Rows from a 3D modeling dataset>
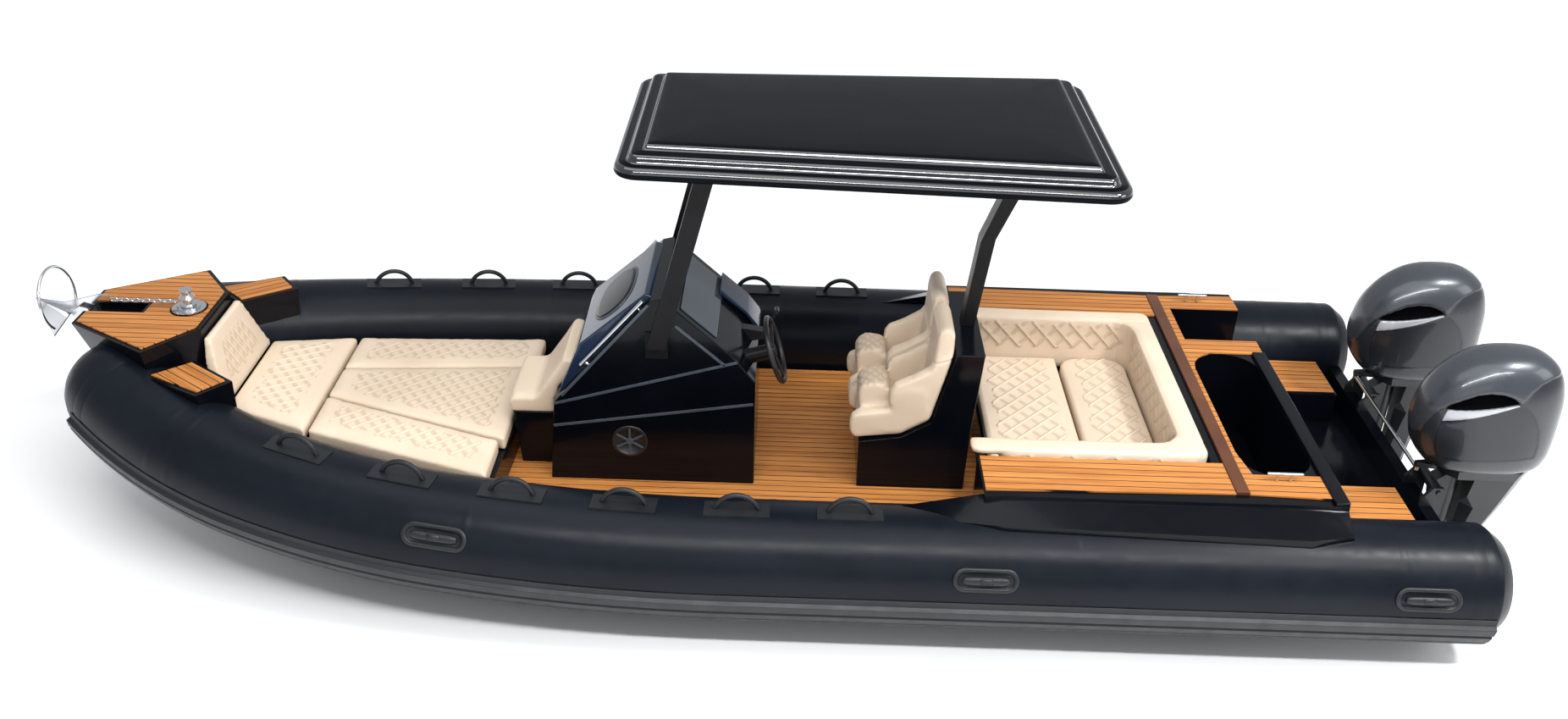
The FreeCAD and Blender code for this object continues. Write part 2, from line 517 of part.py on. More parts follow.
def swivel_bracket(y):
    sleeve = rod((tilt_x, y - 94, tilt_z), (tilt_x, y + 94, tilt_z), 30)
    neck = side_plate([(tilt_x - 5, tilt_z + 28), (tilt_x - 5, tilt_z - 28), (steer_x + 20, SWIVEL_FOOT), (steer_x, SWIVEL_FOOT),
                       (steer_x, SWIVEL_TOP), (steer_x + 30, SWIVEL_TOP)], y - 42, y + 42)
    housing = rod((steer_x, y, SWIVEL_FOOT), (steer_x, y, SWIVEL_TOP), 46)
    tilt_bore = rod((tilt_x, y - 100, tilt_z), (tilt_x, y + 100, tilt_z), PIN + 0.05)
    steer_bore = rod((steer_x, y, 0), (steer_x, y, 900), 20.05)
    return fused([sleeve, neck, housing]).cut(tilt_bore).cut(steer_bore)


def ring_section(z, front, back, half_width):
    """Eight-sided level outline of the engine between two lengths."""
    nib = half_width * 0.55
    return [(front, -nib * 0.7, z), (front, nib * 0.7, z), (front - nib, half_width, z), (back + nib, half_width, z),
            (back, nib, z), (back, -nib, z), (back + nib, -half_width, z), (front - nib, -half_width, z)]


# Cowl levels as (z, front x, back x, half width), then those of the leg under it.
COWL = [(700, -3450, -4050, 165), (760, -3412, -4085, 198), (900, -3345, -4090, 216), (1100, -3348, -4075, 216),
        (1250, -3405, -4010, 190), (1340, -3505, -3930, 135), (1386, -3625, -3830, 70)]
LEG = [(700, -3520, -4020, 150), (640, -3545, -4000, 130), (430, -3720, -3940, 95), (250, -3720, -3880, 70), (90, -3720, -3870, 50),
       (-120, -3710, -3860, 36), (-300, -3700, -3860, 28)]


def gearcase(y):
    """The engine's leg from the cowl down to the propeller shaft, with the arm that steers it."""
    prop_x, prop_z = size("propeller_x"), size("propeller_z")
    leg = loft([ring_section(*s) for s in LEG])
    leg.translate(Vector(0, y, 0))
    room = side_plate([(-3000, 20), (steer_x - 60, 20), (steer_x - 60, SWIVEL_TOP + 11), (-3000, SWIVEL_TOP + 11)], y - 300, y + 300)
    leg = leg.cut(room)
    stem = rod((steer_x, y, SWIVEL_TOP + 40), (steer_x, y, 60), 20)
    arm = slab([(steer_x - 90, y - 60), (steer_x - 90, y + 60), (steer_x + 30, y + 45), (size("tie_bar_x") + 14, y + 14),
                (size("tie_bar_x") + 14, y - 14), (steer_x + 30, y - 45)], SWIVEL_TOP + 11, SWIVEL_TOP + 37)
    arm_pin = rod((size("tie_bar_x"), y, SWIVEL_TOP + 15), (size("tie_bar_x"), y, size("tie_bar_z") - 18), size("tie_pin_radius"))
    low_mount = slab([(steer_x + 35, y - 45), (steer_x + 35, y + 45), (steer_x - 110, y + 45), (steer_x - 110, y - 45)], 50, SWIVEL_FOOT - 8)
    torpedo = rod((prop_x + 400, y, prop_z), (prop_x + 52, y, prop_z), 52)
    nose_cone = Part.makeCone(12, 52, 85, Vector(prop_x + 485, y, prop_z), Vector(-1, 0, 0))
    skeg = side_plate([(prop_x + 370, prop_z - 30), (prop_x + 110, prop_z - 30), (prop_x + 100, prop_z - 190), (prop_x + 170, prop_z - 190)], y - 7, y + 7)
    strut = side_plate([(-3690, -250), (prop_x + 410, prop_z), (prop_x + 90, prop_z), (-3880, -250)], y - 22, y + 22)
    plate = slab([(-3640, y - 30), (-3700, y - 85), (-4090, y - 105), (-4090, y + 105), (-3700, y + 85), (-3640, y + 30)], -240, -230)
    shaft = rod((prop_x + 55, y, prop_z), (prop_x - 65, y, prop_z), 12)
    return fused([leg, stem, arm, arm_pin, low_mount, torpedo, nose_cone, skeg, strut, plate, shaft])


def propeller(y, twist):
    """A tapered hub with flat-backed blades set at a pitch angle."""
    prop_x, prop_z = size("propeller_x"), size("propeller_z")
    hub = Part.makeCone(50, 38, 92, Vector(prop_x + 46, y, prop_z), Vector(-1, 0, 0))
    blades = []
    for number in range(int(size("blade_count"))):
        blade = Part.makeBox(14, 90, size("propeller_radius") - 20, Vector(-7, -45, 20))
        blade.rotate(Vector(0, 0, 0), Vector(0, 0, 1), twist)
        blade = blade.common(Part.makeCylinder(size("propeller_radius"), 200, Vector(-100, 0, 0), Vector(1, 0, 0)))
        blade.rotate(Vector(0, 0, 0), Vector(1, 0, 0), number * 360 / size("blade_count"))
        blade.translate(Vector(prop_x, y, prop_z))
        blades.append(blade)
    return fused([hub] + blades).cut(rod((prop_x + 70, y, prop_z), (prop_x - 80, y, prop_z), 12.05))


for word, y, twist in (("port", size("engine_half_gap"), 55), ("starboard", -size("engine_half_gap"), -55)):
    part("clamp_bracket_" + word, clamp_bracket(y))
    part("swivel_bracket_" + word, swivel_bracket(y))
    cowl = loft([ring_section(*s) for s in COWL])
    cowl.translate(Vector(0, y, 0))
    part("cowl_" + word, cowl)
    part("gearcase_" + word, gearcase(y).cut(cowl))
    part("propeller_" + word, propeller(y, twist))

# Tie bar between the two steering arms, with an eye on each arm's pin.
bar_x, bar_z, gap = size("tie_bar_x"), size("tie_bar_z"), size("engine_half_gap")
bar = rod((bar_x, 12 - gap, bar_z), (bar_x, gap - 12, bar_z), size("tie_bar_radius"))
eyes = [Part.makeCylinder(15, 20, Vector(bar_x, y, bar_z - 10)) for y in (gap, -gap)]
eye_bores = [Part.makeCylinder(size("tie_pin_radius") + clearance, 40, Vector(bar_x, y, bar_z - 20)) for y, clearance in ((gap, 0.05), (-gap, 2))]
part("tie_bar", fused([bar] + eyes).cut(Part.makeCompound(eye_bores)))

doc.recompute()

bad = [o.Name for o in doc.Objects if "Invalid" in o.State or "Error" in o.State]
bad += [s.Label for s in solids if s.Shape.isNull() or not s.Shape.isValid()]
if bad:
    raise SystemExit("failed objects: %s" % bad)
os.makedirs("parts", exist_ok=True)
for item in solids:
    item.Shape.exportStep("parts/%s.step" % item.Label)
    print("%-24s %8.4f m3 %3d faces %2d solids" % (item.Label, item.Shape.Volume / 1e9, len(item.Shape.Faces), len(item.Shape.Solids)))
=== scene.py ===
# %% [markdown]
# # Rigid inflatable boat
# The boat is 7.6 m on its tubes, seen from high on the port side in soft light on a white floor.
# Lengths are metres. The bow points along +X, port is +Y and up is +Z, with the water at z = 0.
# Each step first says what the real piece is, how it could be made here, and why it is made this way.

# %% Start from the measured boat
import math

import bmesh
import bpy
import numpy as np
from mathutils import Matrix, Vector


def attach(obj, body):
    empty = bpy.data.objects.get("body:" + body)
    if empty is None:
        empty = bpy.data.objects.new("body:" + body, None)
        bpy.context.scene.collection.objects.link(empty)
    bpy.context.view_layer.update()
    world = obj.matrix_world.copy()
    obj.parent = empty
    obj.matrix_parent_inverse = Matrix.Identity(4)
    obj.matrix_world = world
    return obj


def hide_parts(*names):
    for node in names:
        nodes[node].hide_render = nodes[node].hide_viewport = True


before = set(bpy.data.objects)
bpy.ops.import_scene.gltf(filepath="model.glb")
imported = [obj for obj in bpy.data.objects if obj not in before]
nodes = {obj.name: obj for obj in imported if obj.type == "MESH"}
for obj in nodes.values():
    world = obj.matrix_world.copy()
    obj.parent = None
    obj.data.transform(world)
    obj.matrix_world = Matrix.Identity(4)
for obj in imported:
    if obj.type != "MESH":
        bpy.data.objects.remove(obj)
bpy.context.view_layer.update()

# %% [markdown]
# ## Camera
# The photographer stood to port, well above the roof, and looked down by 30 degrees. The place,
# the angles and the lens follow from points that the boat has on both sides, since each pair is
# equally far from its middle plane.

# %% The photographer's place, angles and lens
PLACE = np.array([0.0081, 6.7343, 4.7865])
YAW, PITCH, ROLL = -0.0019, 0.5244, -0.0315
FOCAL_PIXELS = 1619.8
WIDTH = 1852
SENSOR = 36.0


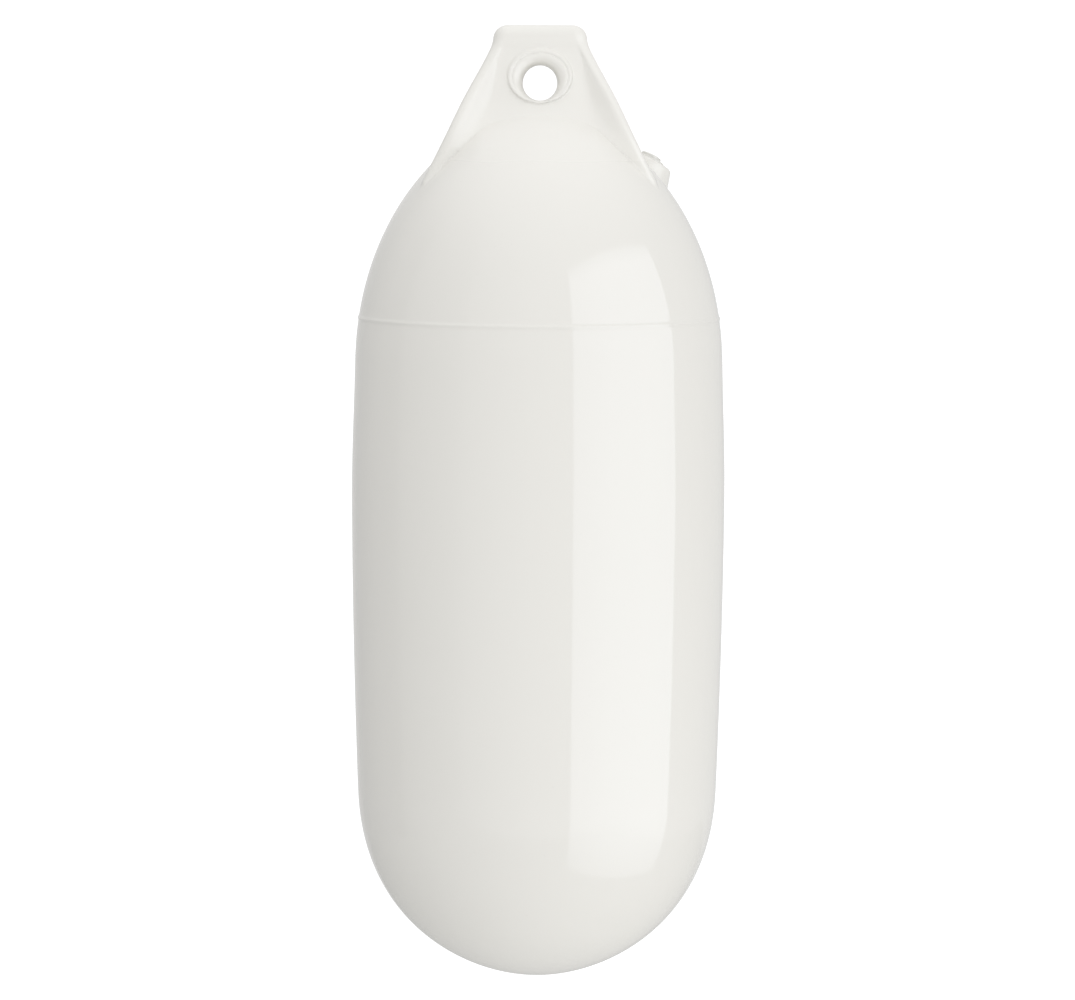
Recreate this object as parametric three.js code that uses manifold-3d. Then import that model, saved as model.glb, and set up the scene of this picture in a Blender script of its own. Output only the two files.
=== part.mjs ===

What is asked>
Set down, without any change, only the lines from the line that holds "doc.recompute()" through the line that holds "if empty is", both lines included.

Answer for this exercise>
doc.recompute()

bad = [o.Name for o in doc.Objects if "Invalid" in o.State or "Error" in o.State]
bad += [s.Label for s in solids if s.Shape.isNull() or not s.Shape.isValid()]
if bad:
    raise SystemExit("failed objects: %s" % bad)
os.makedirs("parts", exist_ok=True)
for item in solids:
    item.Shape.exportStep("parts/%s.step" % item.Label)
    print("%-24s %8.4f m3 %3d faces %2d solids" % (item.Label, item.Shape.Volume / 1e9, len(item.Shape.Faces), len(item.Shape.Solids)))
=== scene.py ===
# %% [markdown]
# # Rigid inflatable boat
# The boat is 7.6 m on its tubes, seen from high on the port side in soft light on a white floor.
# Lengths are metres. The bow points along +X, port is +Y and up is +Z, with the water at z = 0.
# Each step first says what the real piece is, how it could be made here, and why it is made this way.

# %% Start from the measured boat
import math

import bmesh
import bpy
import numpy as np
from mathutils import Matrix, Vector


def attach(obj, body):
    empty = bpy.data.objects.get("body:" + body)
    if empty is None:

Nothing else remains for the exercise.